Magnetic transitions and isotropic versus anisotropic magnetic behaviour of [CH3NH3][M(HCOO)3] M = Mn2+, Co2+, Ni2+, Cu2+ metal–organic perovskites

Abstract

Here we present an in-depth study of the magnetic properties of a family of metal–organic perovskites ABX₃, [CH₃NH₃][M(HCOO)₃] in which A = CH₃NH₃⁺ is the methylammonium cation, B = M is a divalent metal cation (Mn²⁺, Co²⁺, Ni²⁺ or Cu²⁺), and X is the formate anion (HCOO⁻). The magnetic properties have been measured on powdered samples and along the different orientations of mm-sized single crystals.

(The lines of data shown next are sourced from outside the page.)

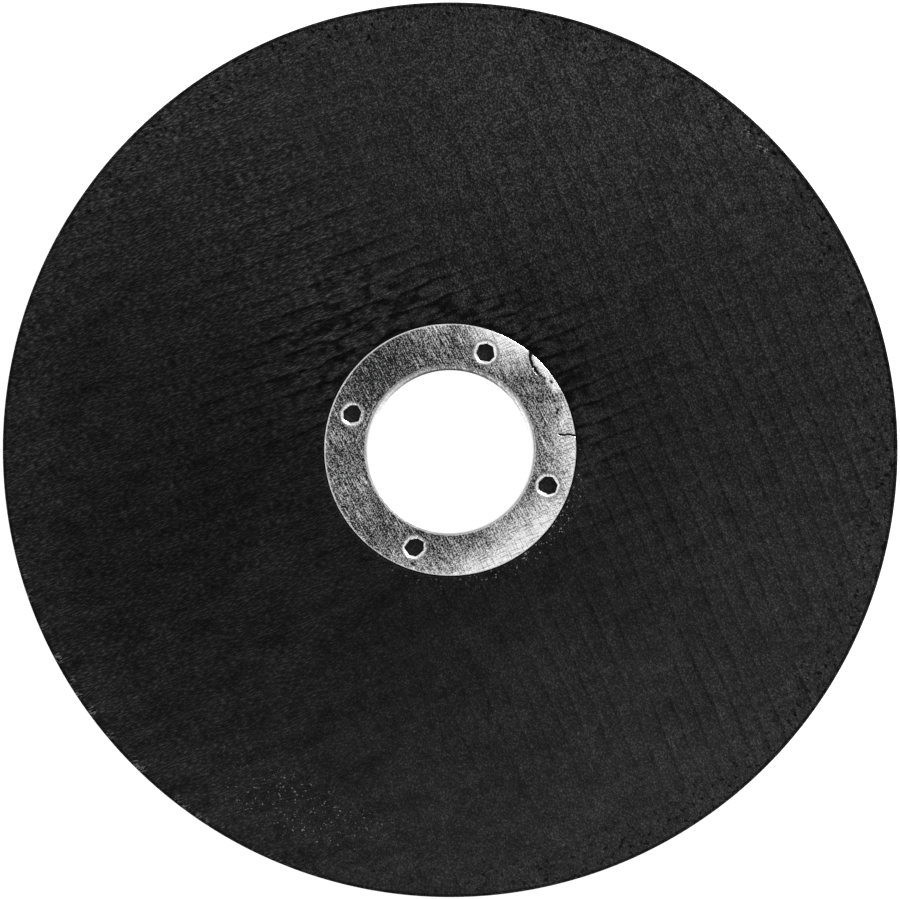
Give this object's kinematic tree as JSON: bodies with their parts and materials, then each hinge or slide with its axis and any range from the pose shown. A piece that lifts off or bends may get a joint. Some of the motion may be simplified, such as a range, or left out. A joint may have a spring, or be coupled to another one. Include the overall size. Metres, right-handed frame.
{
  "type": "cut-off wheel",
  "caption": "Thin flat black cut-off wheel for an angle grinder, with glass nets and a pressed steel ring in its bore.",
  "frame": {"origin": "on the wheel's axis, in the plane of the lower face that it lies on", "axes": "+Z along the wheel's axis, out of the face that shows the ring's flange; +X to the picture's right and +Y to its top"},
  "size_m": [0.125, 0.125, 0.0016],
  "materials": {
    "abrasive": "rough black grain in resin",
    "net": "glass net soaked in black resin, matte with a faint sheen",
    "steel": "pressed, mottled and scratched"
  },
  "bodies": {
    "root": {"abrasive_disc": "abrasive", "upper_glass_net": "net", "lower_glass_net": "net", "bore_ring": "steel"}
  },
  "joints": []
}
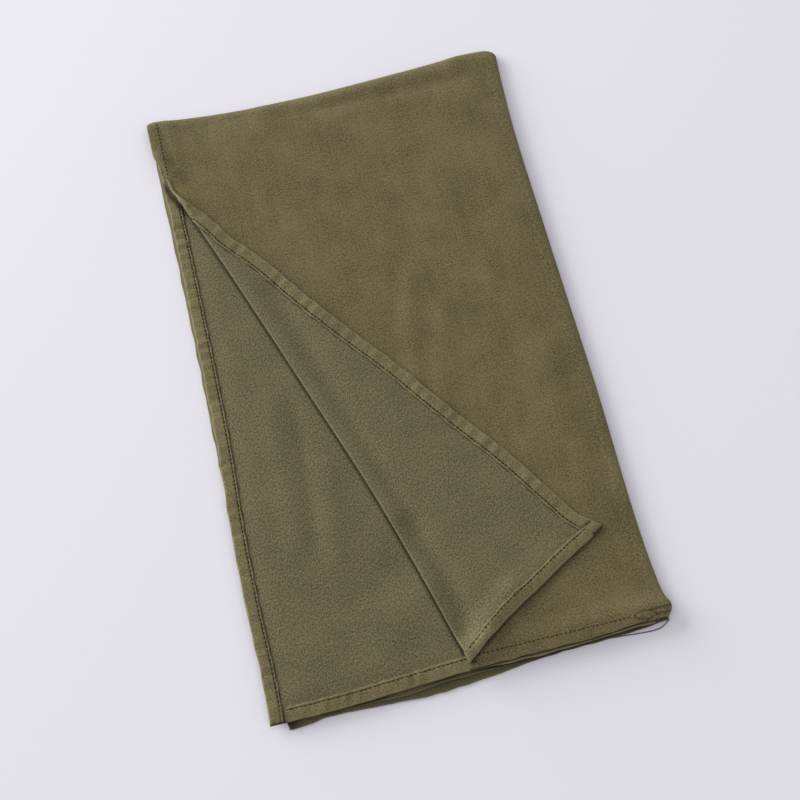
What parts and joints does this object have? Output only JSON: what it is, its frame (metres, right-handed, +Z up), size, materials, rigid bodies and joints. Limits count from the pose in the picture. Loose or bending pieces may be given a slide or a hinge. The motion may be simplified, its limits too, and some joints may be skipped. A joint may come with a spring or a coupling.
{
  "type": "hijab headscarf, folded flat",
  "caption": "Rectangular woven headscarf folded flat into a long rectangle, one corner of its top pair turned back over the top face, with narrow stitched hems.",
  "frame": {"origin": "on the surface that the scarf rests on, under the middle of the folded scarf's bounding box", "axes": "+Z up from that surface, +Y along the folded length towards the far fold, +X across the folded width towards the lengthwise fold"},
  "size_m": [0.3544, 0.6002, 0.016],
  "materials": {
    "right_side": "olive plain-woven cloth, right side, matt with faint lengthwise streaks",
    "wrong_side": "olive plain-woven cloth, wrong side, a little greyer and grainier, matt",
    "hem_cloth": "olive cloth turned twice and stitched, matt",
    "layer_cloth": "edges of the folded layers, olive, matt",
    "thread": "dark olive sewing thread, matt"
  },
  "bodies": {
    "root": {"folded_core": "layer_cloth", "second_face": "wrong_side", "second_long_hem": "hem_cloth", "second_end_hem": "hem_cloth", "top_face_end_hem": "hem_cloth", "top_face_side_hem": "hem_cloth", "top_face": "right_side", "turned_corner": "wrong_side", "corner_long_hem": "hem_cloth", "corner_end_hem": "hem_cloth"}
  },
  "joints": []
}
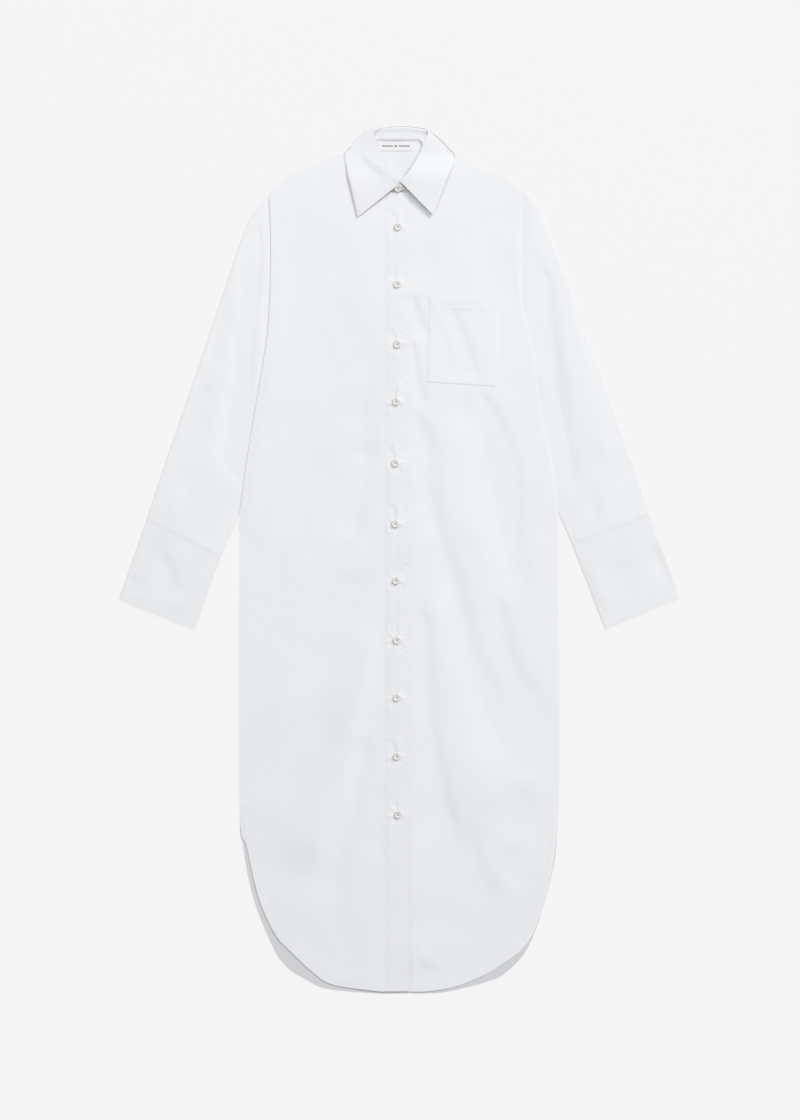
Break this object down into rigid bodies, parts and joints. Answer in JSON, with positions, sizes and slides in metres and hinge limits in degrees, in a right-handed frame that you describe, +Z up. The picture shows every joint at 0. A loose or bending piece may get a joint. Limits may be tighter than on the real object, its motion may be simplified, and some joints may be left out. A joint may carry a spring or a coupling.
{
  "type": "shirt dress",
  "caption": "Long white cotton poplin shirt dress laid flat, with a pointed collar, buttoned placket, chest pocket, deep cuffs and a rounded shirt-tail hem.",
  "frame": {"origin": "centre of the underside of the dress as it lies, on the floor", "axes": "+Y towards the collar, +X towards the wearer's left, +Z up from the floor through the front of the dress"},
  "size_m": [0.871, 1.3464, 0.0139],
  "materials": {
    "poplin": "plain-woven white cotton poplin, matt, slightly cool",
    "interlined_poplin": "the same poplin, interlined and top-stitched, matt",
    "label_tape": null,
    "button_resin": "warm cream resin, satin"
  },
  "bodies": {
    "root": {"back": "poplin", "front_right": "poplin", "front_left": "poplin", "placket": "poplin", "sleeve_right": "poplin", "sleeve_left": "poplin", "cuff_right": "interlined_poplin", "cuff_left": "interlined_poplin", "collar_stand": "interlined_poplin", "collar": "interlined_poplin", "pocket": "poplin", "neck_label": "label_tape", "button_01": "button_resin", "button_02": "button_resin", "button_03": "button_resin", "button_04": "button_resin", "button_05": "button_resin", "button_06": "button_resin", "button_07": "button_resin", "button_08": "button_resin", "button_09": "button_resin", "button_10": "button_resin", "button_11": "button_resin", "button_collar": "button_resin"}
  },
  "joints": []
}
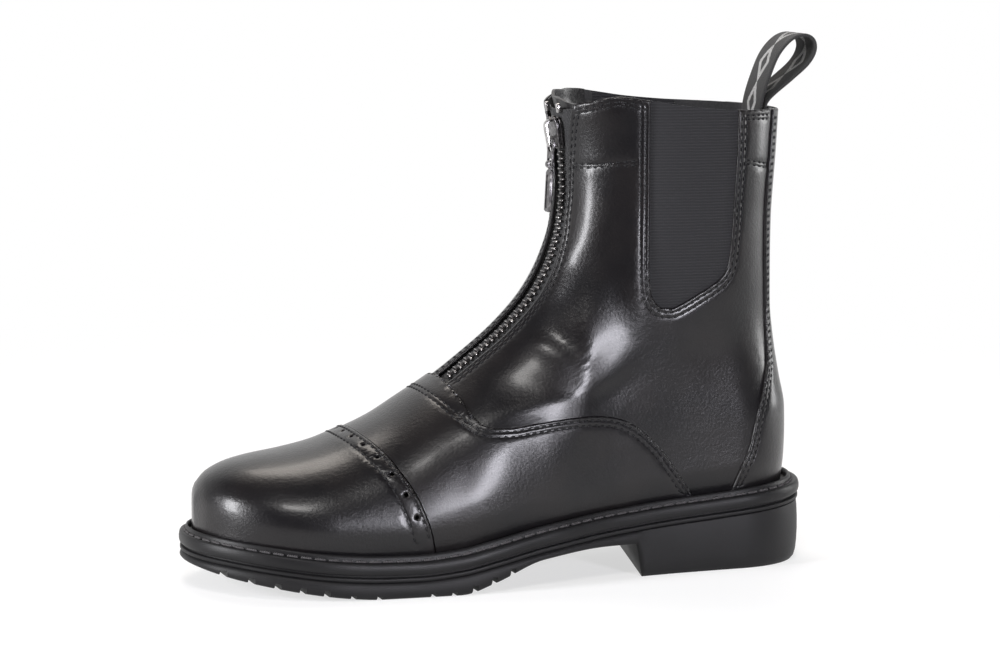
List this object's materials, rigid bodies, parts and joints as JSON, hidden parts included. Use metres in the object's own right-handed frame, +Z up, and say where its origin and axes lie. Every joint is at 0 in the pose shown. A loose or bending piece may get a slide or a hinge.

They display spin-canted weak ferromagnetism with Néel temperatures of 8.0 K (Mn²⁺), 15.7 K (Co²⁺) and 34 K (Ni²⁺), which are inversely proportional to the ionic radii of the metal cations. The Cu²⁺ member displays low-dimensional magnetism as a result of orbital ordering of the Cu²⁺ d orbitals originating from a Jahn–Teller distortion. Pulsed-field magnetization experiments (fields of up to 60 T at temperatures down to 0.6 K) show that Mn²⁺, Co²⁺ and Ni²⁺ formates display cation-characteristic spin flop transitions. A saturation magnetization value of 5 μ_B (at 12.5 T) was observed for Mn²⁺, meanwhile the Co²⁺ formate shows an orientation dependent quasi saturation (5.1 μ_B at 21 T along [101] vs. 5.8 μ_B at 26 T along [010]). The different isotropic/anisotropic behaviour can be explained by the orbital contribution to the magnetic response.